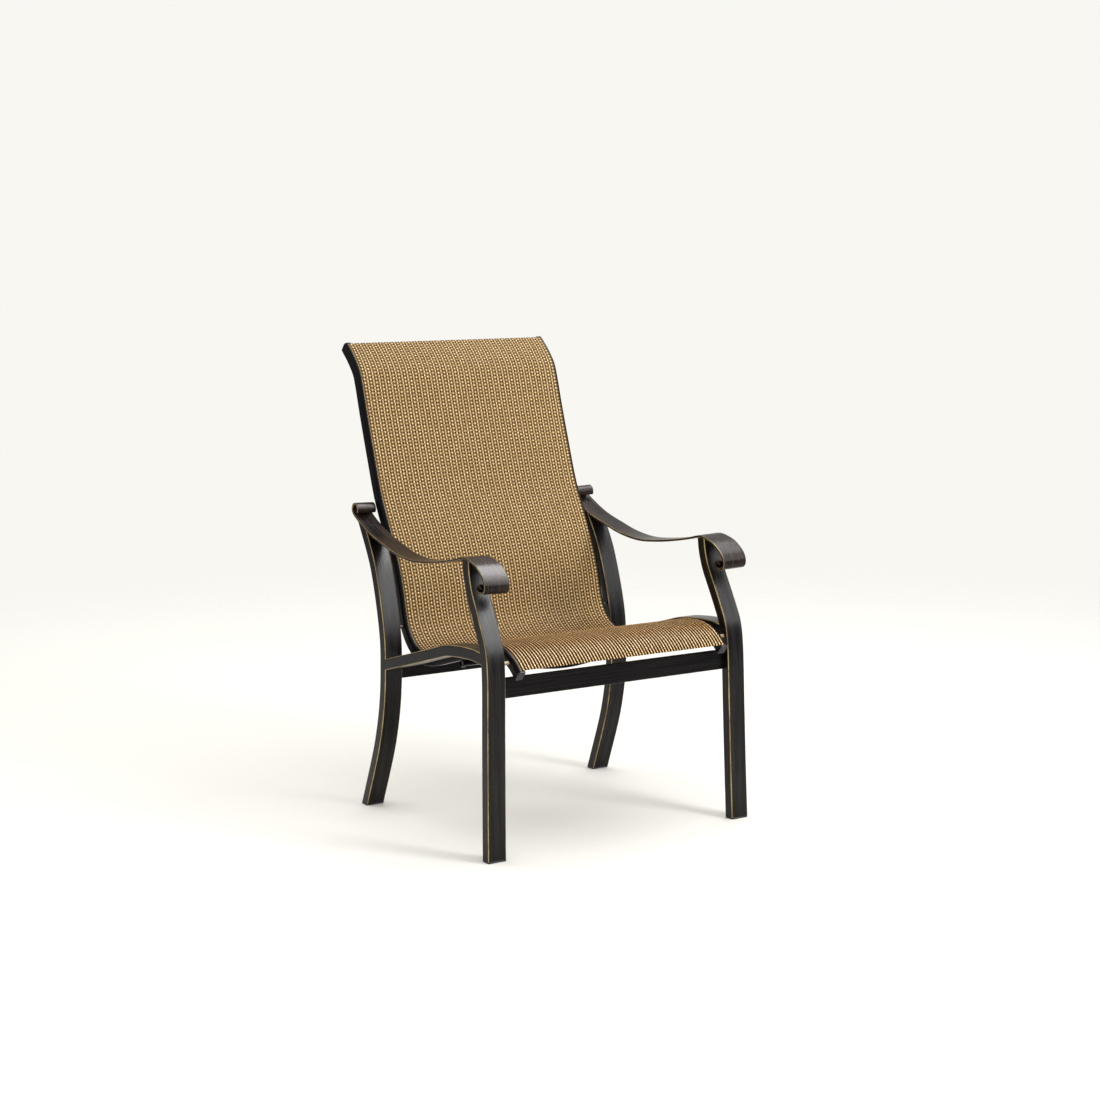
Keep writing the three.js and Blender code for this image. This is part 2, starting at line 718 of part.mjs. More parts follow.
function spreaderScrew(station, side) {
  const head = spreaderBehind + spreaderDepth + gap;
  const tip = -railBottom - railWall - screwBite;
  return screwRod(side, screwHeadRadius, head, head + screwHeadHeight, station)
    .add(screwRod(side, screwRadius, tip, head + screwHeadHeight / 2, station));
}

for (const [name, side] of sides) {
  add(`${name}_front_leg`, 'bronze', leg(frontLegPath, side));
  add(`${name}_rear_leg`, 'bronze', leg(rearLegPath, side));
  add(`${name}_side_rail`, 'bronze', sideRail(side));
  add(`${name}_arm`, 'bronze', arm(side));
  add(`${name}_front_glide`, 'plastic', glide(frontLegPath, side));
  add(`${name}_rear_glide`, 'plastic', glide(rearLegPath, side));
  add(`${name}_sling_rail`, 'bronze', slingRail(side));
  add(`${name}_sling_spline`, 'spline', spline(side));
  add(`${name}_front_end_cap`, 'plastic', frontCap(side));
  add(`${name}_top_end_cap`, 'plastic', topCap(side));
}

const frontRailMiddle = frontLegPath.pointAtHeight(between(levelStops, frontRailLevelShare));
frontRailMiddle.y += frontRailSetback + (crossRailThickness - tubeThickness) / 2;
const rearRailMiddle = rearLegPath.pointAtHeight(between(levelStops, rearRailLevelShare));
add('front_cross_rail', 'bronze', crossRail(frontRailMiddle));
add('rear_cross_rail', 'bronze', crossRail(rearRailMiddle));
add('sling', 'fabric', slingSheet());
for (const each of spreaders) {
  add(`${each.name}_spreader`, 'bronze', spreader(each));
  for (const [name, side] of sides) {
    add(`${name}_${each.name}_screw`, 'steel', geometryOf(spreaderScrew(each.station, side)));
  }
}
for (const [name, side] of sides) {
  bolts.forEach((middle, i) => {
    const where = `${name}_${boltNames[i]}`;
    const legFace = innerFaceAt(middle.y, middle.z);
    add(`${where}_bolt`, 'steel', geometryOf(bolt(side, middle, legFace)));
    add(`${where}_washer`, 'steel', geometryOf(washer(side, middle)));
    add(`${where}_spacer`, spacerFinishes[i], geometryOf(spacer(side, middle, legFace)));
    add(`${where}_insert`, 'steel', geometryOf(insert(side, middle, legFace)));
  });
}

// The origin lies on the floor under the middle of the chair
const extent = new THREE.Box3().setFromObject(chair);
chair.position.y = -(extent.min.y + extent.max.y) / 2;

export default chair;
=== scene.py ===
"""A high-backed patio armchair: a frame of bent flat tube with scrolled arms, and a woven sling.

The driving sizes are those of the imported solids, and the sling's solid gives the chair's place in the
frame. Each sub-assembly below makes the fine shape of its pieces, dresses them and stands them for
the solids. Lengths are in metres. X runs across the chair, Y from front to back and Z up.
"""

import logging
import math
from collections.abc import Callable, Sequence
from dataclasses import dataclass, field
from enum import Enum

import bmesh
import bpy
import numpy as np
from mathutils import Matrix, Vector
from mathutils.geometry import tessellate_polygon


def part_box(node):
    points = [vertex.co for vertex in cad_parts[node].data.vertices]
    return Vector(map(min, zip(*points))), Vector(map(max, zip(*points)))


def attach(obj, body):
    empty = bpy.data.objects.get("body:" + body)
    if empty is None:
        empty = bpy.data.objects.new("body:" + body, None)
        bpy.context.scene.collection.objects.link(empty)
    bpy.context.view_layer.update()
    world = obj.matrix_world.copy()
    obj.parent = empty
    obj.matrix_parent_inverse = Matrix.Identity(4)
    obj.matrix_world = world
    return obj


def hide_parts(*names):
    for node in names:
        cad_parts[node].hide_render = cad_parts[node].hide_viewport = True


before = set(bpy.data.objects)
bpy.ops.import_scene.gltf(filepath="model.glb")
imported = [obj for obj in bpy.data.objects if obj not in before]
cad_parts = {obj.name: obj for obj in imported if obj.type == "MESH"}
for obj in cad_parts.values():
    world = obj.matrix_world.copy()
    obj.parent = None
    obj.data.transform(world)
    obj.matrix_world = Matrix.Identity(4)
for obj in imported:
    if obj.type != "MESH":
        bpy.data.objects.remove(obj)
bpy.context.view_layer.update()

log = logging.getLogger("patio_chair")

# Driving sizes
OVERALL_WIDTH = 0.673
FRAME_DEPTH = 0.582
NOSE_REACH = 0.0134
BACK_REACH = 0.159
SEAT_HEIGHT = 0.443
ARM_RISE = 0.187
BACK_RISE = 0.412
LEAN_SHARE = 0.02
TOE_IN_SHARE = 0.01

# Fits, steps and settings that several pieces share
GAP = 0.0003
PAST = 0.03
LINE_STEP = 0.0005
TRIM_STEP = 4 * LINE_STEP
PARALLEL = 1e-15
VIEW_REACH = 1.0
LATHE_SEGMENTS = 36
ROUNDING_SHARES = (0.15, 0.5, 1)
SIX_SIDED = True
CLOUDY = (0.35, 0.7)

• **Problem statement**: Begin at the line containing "of the chair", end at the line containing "bpy.data.objects.remove(obj)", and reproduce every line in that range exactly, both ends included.

• **Final answer**:
// The origin lies on the floor under the middle of the chair
const extent = new THREE.Box3().setFromObject(chair);
chair.position.y = -(extent.min.y + extent.max.y) / 2;

export default chair;
=== scene.py ===
"""A high-backed patio armchair: a frame of bent flat tube with scrolled arms, and a woven sling.

The driving sizes are those of the imported solids, and the sling's solid gives the chair's place in the
frame. Each sub-assembly below makes the fine shape of its pieces, dresses them and stands them for
the solids. Lengths are in metres. X runs across the chair, Y from front to back and Z up.
"""

import logging
import math
from collections.abc import Callable, Sequence
from dataclasses import dataclass, field
from enum import Enum

import bmesh
import bpy
import numpy as np
from mathutils import Matrix, Vector
from mathutils.geometry import tessellate_polygon


def part_box(node):
    points = [vertex.co for vertex in cad_parts[node].data.vertices]
    return Vector(map(min, zip(*points))), Vector(map(max, zip(*points)))


def attach(obj, body):
    empty = bpy.data.objects.get("body:" + body)
    if empty is None:
        empty = bpy.data.objects.new("body:" + body, None)
        bpy.context.scene.collection.objects.link(empty)
    bpy.context.view_layer.update()
    world = obj.matrix_world.copy()
    obj.parent = empty
    obj.matrix_parent_inverse = Matrix.Identity(4)
    obj.matrix_world = world
    return obj


def hide_parts(*names):
    for node in names:
        cad_parts[node].hide_render = cad_parts[node].hide_viewport = True


before = set(bpy.data.objects)
bpy.ops.import_scene.gltf(filepath="model.glb")
imported = [obj for obj in bpy.data.objects if obj not in before]
cad_parts = {obj.name: obj for obj in imported if obj.type == "MESH"}
for obj in cad_parts.values():
    world = obj.matrix_world.copy()
    obj.parent = None
    obj.data.transform(world)
    obj.matrix_world = Matrix.Identity(4)
for obj in imported:
    if obj.type != "MESH":
        bpy.data.objects.remove(obj)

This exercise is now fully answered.